- **What is expected**
Copy the line containing "obj.matrix_parent_inverse = Matrix.Identity(4)", then all lines after it up to and including the final line of the material, exactly and without additions.

★ ★ ★ ★

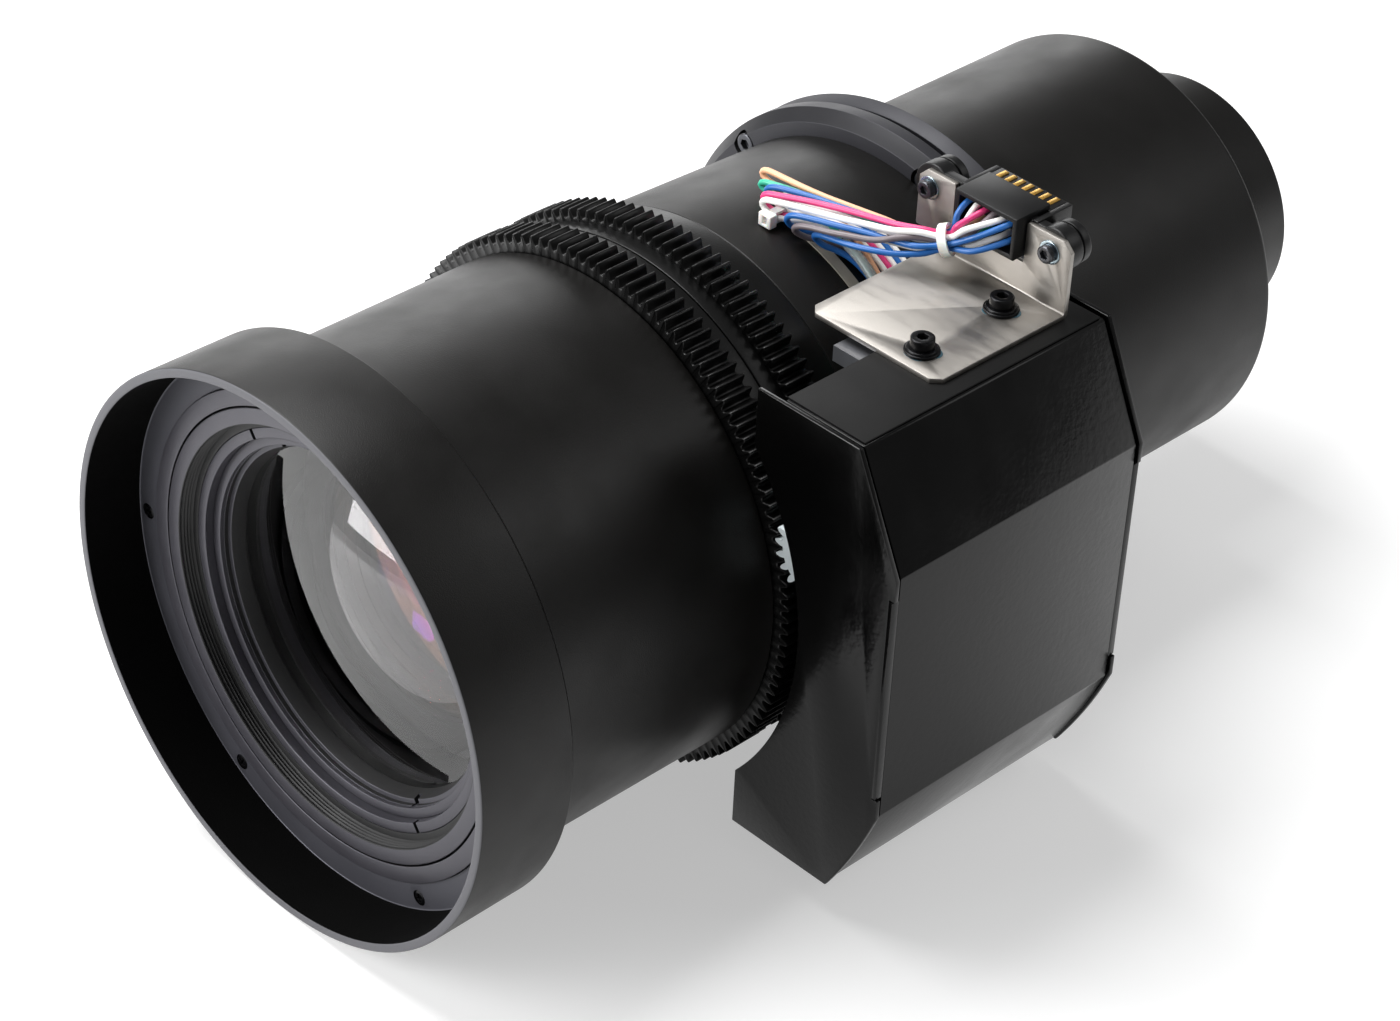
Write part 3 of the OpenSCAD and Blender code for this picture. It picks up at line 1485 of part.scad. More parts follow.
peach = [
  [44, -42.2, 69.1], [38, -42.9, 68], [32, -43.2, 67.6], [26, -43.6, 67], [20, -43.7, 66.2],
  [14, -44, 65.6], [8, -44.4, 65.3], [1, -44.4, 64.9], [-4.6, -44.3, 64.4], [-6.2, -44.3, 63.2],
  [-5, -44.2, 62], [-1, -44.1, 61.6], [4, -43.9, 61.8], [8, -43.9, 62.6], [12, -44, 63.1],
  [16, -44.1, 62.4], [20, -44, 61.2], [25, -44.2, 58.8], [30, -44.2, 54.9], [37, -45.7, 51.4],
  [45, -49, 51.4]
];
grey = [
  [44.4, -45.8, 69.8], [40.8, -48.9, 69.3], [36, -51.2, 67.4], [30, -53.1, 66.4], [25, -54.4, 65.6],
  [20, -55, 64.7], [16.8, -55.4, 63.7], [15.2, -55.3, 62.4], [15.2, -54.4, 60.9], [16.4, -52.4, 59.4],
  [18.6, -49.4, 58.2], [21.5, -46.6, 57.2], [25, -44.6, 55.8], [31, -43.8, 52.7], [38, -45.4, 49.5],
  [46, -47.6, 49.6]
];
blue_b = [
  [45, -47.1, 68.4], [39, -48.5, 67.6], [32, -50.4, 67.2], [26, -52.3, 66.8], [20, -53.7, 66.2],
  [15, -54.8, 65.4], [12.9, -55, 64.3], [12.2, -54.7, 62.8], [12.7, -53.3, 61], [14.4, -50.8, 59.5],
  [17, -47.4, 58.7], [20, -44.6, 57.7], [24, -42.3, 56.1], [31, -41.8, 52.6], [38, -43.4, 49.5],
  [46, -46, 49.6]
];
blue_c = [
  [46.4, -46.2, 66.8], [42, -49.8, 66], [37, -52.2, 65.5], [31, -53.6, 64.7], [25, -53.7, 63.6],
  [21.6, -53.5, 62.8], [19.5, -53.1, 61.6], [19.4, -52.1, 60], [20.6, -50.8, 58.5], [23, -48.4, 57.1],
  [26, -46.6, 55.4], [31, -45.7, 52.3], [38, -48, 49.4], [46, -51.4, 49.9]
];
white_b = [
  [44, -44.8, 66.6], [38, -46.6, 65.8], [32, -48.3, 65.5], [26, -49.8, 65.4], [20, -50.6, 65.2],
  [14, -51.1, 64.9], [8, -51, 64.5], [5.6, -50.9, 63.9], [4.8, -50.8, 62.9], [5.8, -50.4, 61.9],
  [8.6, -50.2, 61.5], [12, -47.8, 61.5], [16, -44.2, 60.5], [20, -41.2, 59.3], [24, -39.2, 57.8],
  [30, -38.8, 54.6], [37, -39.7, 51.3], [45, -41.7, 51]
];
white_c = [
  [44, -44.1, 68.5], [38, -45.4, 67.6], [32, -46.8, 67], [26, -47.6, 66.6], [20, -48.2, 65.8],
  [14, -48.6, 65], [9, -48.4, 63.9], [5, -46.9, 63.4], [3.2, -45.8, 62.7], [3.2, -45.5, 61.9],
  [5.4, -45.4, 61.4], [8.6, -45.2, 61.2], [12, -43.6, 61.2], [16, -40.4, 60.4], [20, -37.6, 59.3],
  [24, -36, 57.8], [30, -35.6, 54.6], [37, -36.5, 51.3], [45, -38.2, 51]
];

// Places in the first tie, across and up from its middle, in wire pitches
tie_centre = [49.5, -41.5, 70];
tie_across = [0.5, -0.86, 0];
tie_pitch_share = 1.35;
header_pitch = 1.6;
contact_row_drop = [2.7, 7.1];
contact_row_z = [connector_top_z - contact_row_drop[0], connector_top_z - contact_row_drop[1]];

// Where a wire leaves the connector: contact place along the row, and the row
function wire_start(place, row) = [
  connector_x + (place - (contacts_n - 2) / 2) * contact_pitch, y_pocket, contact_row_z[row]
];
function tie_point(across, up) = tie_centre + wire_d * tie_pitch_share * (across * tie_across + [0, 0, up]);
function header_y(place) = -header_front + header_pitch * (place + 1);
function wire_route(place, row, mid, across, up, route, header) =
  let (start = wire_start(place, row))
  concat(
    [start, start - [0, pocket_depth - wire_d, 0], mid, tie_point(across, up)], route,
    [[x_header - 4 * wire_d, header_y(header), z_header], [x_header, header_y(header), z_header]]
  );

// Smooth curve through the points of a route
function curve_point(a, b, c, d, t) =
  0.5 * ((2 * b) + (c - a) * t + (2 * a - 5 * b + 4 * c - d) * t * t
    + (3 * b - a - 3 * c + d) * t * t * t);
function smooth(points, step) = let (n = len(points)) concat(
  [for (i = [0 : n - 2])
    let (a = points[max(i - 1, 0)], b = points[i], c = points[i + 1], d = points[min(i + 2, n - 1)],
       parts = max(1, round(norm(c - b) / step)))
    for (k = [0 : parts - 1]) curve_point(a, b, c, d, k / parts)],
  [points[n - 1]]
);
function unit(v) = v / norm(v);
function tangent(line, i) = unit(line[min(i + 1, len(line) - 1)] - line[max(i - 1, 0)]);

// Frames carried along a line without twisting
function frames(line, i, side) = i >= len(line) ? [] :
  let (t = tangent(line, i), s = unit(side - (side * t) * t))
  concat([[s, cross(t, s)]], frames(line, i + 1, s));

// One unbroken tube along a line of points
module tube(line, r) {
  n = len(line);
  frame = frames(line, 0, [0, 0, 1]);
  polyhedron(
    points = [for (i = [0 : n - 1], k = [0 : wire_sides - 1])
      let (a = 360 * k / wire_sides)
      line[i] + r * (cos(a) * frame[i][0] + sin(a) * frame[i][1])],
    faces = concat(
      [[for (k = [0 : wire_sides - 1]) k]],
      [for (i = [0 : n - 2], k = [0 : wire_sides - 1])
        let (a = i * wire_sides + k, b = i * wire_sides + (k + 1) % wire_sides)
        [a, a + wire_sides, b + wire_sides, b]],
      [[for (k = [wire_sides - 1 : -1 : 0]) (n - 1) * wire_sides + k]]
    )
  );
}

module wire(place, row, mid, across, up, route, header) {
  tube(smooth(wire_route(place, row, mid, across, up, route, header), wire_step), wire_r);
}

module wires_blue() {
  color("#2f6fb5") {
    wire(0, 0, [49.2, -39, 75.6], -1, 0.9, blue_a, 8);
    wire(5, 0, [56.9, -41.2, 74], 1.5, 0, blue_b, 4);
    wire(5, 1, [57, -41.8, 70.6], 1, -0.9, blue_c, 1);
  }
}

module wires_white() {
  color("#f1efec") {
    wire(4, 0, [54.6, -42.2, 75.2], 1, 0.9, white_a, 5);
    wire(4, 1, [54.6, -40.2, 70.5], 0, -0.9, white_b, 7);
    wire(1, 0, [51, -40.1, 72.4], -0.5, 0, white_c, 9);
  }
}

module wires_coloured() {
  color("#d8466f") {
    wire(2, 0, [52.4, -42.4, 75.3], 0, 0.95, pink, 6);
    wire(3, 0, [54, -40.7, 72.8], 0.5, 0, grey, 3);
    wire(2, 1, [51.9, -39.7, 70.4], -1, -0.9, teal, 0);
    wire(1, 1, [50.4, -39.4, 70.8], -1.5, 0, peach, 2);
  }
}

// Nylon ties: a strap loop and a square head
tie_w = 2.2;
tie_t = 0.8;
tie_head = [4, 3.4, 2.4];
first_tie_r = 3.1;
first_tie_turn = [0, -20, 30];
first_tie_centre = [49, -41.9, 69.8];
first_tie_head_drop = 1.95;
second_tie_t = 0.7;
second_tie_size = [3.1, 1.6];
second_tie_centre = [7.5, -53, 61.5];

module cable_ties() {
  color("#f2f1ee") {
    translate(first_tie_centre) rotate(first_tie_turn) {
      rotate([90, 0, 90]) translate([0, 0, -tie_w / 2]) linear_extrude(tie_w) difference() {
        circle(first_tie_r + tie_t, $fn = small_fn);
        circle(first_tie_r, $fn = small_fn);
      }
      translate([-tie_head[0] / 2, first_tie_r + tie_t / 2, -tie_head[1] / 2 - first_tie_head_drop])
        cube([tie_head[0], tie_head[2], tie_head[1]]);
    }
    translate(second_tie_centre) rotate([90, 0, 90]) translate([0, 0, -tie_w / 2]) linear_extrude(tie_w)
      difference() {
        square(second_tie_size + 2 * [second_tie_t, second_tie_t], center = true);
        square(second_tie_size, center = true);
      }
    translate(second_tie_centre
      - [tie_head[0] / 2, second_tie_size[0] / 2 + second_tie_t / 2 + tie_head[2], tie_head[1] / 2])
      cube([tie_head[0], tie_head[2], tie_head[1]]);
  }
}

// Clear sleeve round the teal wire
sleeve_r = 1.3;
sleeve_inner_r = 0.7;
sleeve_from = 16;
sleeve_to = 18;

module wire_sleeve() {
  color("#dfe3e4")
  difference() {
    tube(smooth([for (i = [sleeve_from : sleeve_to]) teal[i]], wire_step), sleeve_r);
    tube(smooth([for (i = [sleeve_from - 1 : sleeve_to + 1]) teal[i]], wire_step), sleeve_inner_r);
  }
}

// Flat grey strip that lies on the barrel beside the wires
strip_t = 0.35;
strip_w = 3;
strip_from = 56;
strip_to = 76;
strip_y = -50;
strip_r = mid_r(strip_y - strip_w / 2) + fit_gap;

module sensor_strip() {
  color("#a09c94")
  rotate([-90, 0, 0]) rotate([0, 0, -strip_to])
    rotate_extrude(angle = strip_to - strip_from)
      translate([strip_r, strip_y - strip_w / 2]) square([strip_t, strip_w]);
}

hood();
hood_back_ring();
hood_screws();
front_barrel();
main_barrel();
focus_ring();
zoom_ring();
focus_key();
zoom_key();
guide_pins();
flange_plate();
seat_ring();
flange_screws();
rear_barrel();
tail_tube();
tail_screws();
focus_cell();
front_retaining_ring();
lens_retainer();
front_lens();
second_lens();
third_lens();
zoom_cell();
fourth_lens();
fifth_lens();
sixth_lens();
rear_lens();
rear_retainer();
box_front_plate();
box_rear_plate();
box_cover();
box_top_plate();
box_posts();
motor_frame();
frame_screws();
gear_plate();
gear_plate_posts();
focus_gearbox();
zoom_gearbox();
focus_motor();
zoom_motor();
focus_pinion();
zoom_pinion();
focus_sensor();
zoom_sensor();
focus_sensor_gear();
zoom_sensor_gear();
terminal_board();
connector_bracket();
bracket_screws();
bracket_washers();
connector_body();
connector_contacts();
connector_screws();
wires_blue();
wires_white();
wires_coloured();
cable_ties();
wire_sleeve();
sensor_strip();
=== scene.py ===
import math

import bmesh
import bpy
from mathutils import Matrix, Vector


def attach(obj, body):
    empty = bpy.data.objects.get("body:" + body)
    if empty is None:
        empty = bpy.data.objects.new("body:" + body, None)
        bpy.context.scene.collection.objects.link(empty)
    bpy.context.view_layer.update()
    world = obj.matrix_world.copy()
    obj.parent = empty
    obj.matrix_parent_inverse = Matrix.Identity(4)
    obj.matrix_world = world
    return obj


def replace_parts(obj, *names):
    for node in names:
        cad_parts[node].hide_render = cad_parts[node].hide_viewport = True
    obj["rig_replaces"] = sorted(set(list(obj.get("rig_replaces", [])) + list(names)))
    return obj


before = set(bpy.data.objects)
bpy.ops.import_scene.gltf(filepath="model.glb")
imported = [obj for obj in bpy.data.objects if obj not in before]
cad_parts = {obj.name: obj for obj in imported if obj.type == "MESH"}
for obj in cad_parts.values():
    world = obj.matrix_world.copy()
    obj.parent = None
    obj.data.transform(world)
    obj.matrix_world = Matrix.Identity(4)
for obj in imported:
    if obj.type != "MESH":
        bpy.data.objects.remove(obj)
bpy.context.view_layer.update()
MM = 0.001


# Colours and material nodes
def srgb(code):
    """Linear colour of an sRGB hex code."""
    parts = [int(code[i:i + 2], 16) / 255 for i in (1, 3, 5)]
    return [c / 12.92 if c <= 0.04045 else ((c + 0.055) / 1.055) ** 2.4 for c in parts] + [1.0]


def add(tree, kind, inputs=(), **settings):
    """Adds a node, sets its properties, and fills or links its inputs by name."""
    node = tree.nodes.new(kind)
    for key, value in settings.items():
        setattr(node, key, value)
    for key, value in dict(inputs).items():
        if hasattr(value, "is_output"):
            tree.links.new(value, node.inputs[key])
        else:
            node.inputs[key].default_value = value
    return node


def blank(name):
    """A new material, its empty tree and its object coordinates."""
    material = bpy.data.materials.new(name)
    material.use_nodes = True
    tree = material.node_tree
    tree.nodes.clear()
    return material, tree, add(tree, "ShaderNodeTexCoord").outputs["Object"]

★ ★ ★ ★

- **Full solution**
    obj.matrix_parent_inverse = Matrix.Identity(4)
    obj.matrix_world = world
    return obj


def replace_parts(obj, *names):
    for node in names:
        cad_parts[node].hide_render = cad_parts[node].hide_viewport = True
    obj["rig_replaces"] = sorted(set(list(obj.get("rig_replaces", [])) + list(names)))
    return obj


before = set(bpy.data.objects)
bpy.ops.import_scene.gltf(filepath="model.glb")
imported = [obj for obj in bpy.data.objects if obj not in before]
cad_parts = {obj.name: obj for obj in imported if obj.type == "MESH"}
for obj in cad_parts.values():
    world = obj.matrix_world.copy()
    obj.parent = None
    obj.data.transform(world)
    obj.matrix_world = Matrix.Identity(4)
for obj in imported:
    if obj.type != "MESH":
        bpy.data.objects.remove(obj)
bpy.context.view_layer.update()
MM = 0.001


# Colours and material nodes
def srgb(code):
    """Linear colour of an sRGB hex code."""
    parts = [int(code[i:i + 2], 16) / 255 for i in (1, 3, 5)]
    return [c / 12.92 if c <= 0.04045 else ((c + 0.055) / 1.055) ** 2.4 for c in parts] + [1.0]


def add(tree, kind, inputs=(), **settings):
    """Adds a node, sets its properties, and fills or links its inputs by name."""
    node = tree.nodes.new(kind)
    for key, value in settings.items():
        setattr(node, key, value)
    for key, value in dict(inputs).items():
        if hasattr(value, "is_output"):
            tree.links.new(value, node.inputs[key])
        else:
            node.inputs[key].default_value = value
    return node


def blank(name):
    """A new material, its empty tree and its object coordinates."""
    material = bpy.data.materials.new(name)
    material.use_nodes = True
    tree = material.node_tree
    tree.nodes.clear()
    return material, tree, add(tree, "ShaderNodeTexCoord").outputs["Object"]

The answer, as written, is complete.